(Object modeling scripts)
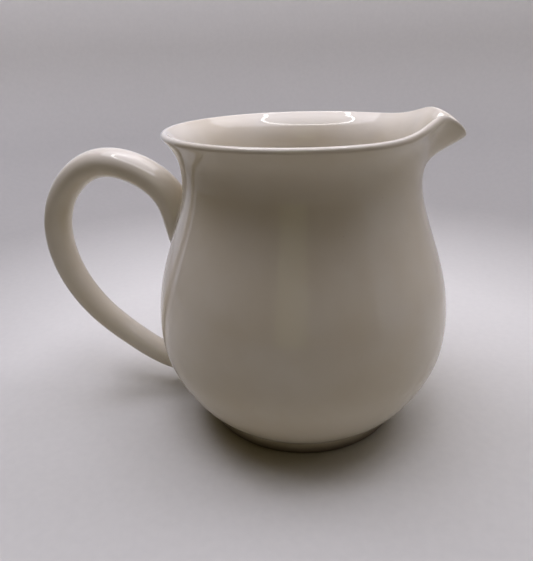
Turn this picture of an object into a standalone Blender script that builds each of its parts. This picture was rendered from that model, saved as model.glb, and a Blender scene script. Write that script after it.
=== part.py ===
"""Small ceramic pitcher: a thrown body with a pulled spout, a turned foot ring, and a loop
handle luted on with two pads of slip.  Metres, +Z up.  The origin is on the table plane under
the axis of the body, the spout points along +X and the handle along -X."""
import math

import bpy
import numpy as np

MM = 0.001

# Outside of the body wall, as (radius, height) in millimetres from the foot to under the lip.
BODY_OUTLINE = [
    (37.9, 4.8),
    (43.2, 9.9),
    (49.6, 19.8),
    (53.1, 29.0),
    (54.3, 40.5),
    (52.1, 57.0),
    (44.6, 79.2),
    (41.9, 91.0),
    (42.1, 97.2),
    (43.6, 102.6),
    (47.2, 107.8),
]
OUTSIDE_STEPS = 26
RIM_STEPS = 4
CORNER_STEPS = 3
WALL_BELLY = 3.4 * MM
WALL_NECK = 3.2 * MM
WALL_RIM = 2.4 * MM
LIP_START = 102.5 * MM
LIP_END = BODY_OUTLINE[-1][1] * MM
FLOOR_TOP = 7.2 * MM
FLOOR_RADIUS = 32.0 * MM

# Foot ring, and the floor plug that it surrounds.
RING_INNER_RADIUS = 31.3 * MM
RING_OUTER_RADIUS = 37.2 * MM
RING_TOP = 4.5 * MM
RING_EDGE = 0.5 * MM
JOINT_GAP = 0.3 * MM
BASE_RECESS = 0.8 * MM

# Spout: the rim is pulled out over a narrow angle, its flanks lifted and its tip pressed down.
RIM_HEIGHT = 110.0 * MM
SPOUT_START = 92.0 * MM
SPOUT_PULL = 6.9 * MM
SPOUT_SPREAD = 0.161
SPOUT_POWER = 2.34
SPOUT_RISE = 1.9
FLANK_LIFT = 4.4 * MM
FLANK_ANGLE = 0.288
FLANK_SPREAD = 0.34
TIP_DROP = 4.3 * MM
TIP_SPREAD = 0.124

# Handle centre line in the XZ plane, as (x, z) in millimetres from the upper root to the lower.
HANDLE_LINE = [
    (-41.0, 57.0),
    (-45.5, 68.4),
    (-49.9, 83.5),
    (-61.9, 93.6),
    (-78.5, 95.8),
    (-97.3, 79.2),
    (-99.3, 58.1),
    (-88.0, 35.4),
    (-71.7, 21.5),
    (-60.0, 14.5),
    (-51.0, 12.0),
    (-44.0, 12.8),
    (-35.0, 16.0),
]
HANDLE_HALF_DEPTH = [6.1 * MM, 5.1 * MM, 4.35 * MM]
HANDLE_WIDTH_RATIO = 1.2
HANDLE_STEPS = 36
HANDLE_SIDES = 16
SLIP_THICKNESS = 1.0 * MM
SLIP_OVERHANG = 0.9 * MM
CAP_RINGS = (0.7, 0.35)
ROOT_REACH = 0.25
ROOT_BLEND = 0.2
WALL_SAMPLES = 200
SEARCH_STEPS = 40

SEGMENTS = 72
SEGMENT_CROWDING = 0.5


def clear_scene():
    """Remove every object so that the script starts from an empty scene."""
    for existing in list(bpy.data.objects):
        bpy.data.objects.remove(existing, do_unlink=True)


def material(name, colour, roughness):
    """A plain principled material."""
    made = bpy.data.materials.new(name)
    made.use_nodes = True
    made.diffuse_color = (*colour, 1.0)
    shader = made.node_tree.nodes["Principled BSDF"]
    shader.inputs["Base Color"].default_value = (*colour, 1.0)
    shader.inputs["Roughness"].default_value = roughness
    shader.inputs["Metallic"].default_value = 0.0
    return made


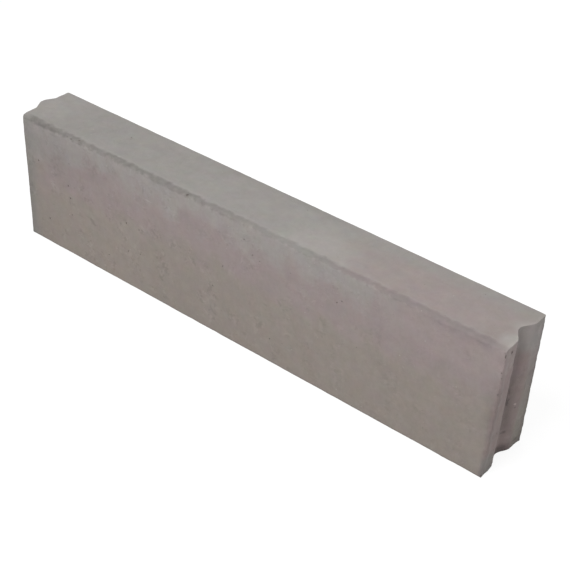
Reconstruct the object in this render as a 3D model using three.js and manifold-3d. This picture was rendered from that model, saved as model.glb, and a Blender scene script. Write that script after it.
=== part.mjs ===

• [Exercise prompt] Write out the listing once more, matching it exactly.

• [Response]
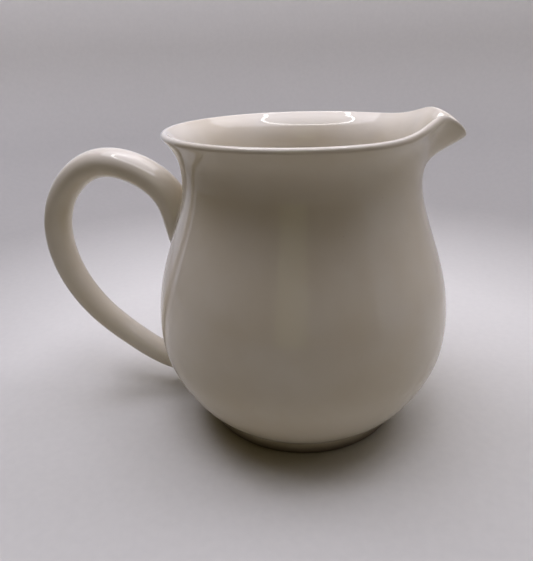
Turn this picture of an object into a standalone Blender script that builds each of its parts. This picture was rendered from that model, saved as model.glb, and a Blender scene script. Write that script after it.
=== part.py ===
"""Small ceramic pitcher: a thrown body with a pulled spout, a turned foot ring, and a loop
handle luted on with two pads of slip.  Metres, +Z up.  The origin is on the table plane under
the axis of the body, the spout points along +X and the handle along -X."""
import math

import bpy
import numpy as np

MM = 0.001

# Outside of the body wall, as (radius, height) in millimetres from the foot to under the lip.
BODY_OUTLINE = [
    (37.9, 4.8),
    (43.2, 9.9),
    (49.6, 19.8),
    (53.1, 29.0),
    (54.3, 40.5),
    (52.1, 57.0),
    (44.6, 79.2),
    (41.9, 91.0),
    (42.1, 97.2),
    (43.6, 102.6),
    (47.2, 107.8),
]
OUTSIDE_STEPS = 26
RIM_STEPS = 4
CORNER_STEPS = 3
WALL_BELLY = 3.4 * MM
WALL_NECK = 3.2 * MM
WALL_RIM = 2.4 * MM
LIP_START = 102.5 * MM
LIP_END = BODY_OUTLINE[-1][1] * MM
FLOOR_TOP = 7.2 * MM
FLOOR_RADIUS = 32.0 * MM

# Foot ring, and the floor plug that it surrounds.
RING_INNER_RADIUS = 31.3 * MM
RING_OUTER_RADIUS = 37.2 * MM
RING_TOP = 4.5 * MM
RING_EDGE = 0.5 * MM
JOINT_GAP = 0.3 * MM
BASE_RECESS = 0.8 * MM

# Spout: the rim is pulled out over a narrow angle, its flanks lifted and its tip pressed down.
RIM_HEIGHT = 110.0 * MM
SPOUT_START = 92.0 * MM
SPOUT_PULL = 6.9 * MM
SPOUT_SPREAD = 0.161
SPOUT_POWER = 2.34
SPOUT_RISE = 1.9
FLANK_LIFT = 4.4 * MM
FLANK_ANGLE = 0.288
FLANK_SPREAD = 0.34
TIP_DROP = 4.3 * MM
TIP_SPREAD = 0.124

# Handle centre line in the XZ plane, as (x, z) in millimetres from the upper root to the lower.
HANDLE_LINE = [
    (-41.0, 57.0),
    (-45.5, 68.4),
    (-49.9, 83.5),
    (-61.9, 93.6),
    (-78.5, 95.8),
    (-97.3, 79.2),
    (-99.3, 58.1),
    (-88.0, 35.4),
    (-71.7, 21.5),
    (-60.0, 14.5),
    (-51.0, 12.0),
    (-44.0, 12.8),
    (-35.0, 16.0),
]
HANDLE_HALF_DEPTH = [6.1 * MM, 5.1 * MM, 4.35 * MM]
HANDLE_WIDTH_RATIO = 1.2
HANDLE_STEPS = 36
HANDLE_SIDES = 16
SLIP_THICKNESS = 1.0 * MM
SLIP_OVERHANG = 0.9 * MM
CAP_RINGS = (0.7, 0.35)
ROOT_REACH = 0.25
ROOT_BLEND = 0.2
WALL_SAMPLES = 200
SEARCH_STEPS = 40

SEGMENTS = 72
SEGMENT_CROWDING = 0.5


def clear_scene():
    """Remove every object so that the script starts from an empty scene."""
    for existing in list(bpy.data.objects):
        bpy.data.objects.remove(existing, do_unlink=True)


def material(name, colour, roughness):
    """A plain principled material."""
    made = bpy.data.materials.new(name)
    made.use_nodes = True
    made.diffuse_color = (*colour, 1.0)
    shader = made.node_tree.nodes["Principled BSDF"]
    shader.inputs["Base Color"].default_value = (*colour, 1.0)
    shader.inputs["Roughness"].default_value = roughness
    shader.inputs["Metallic"].default_value = 0.0
    return made


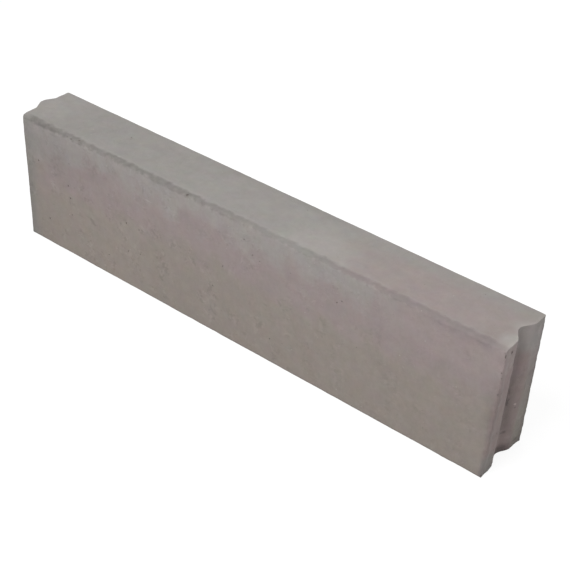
Reconstruct the object in this render as a 3D model using three.js and manifold-3d. This picture was rendered from that model, saved as model.glb, and a Blender scene script. Write that script after it.
=== part.mjs ===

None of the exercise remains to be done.